En premier lieu, sur "La gouvernance d'Internet et le rôle de l'UIT"; la Quadrature souligne notamment que le terme "Trafic Internet" n'a pas sa place dans la définition de "service internationaux de communications". Selon elle, seules les couches « physique » et « liaison » relèvent des compétences de l'UIT. Toute couche supérieure à celles-ci doit rester en dehors des discussions. (Et pourtant, au vu du document, on constate que le nouveau traité dépasse de loin ces idées de restreindre les compétences aux couches cités). "Tout amendement qui viserait à ce que le RIT fasse explicitement référence à Internet, au protocole IP (y compris à l’adressage et au routage) doit également être rejeté".
Même sur les sujets de cybercriminalité, de la cybersécurité, de la fraude, la rétention de données n'aurait pas sa place dans les articles définissant le champ de compétence de l'UIT.
En second, lieu la Quadrature du Net alarme sur "La neutralité du Net et l'interconnexion".
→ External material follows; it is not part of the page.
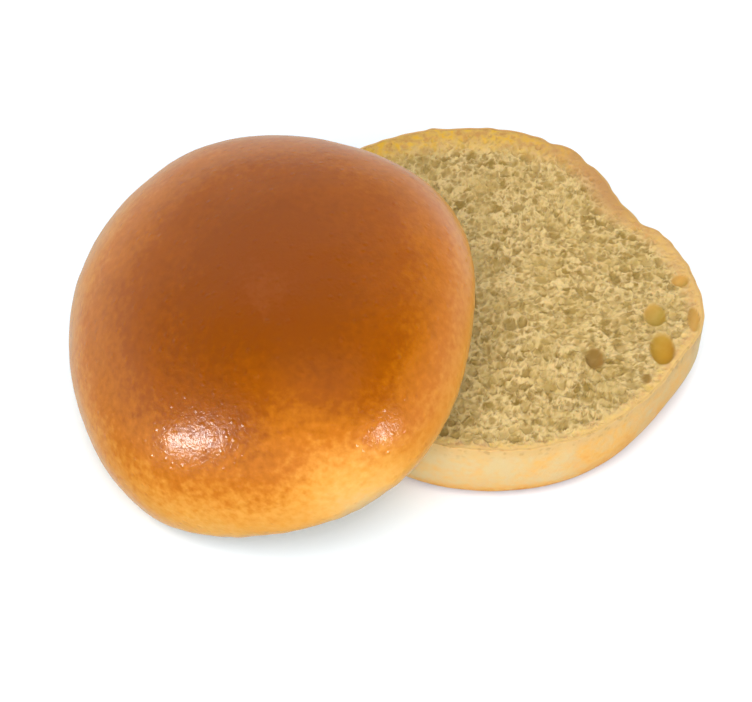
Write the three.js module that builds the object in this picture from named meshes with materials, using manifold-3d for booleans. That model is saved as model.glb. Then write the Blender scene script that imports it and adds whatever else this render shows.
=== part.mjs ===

"La France et l'UE doivent rejeter les propositions d'ETNO sur la neutralité du Net (article 4.7) car elles sont contraires à la protection de la neutralité de l'Internet".Selon l'association, l'amendement indiqué empêcherait les États membres d'adopter des législations interdisant aux opérateurs de bloquer, ralentir, ou prioriser certains types de contenus, applications ou services, puisque la possibilité de fournir une qualité de service différenciée sur le réseau Internet serait explicitement garantie par l'UIT.
Enfin, dans son communiqué la Quadrature du net déclare que "la France doit défendre l'Internet libre sur la scène internationale"
La Tunisie quant à elle a lancé une proposition en faveur de la liberté d'expression et de la défense des droits de l'Homme comme l'indique un article publié sur le site du Ministère Tunisien des Technologies de l'Information et de la Communication.
Pour les pays en développement, l'UIT reste cependant une alternative à la toute puissance de l’ICANN qui gère les noms de domaines de l'internet. Mais d'autres experts soulignent aussi que les nouvelles propositions des RTI ne sont pas nécessairement toutes en faveur de ces pays en développement. Loin de là.
Vous pouvez suivre les actualités de la conférance sur Twitter avec le hashtag #WCIT12
Sources :
Annonce du WCIT sur le site officiel de UIT, Le blog dédié à la conférence, Le document sur le nouveau RIT, WCIT Leaks, L'article de Xavier Berne, Google | Take Action, WCIT-12| Scoop.it , Le document du Dr Rohan Samarajiva , Réponse de la Quadrature du Net, Wiki de la Quadrature du Net, Communiqué de la Quadrature du Net , flux des twitts #WCIT12, Le programme du WCIT12, MINICOM Tunisie
Et vous ?
Qu'auriez-vous aimé voir - ou ne pas voir - sur le nouveau règlement?
Comment jugez-vous les propositions de certains pays sur le fait de vouloir imposer un contrôle d'Internet sur les territoires nationaux?
Comment concevez-vous un monde où le web fonctionne comme le réseaux téléphonique?
Pensez-vous que la proposition officielle de la France comprendra la demande de taxer les moteurs de recherche comme Google?
Que pensez-vous du projet de régulation internationale d'Internet ?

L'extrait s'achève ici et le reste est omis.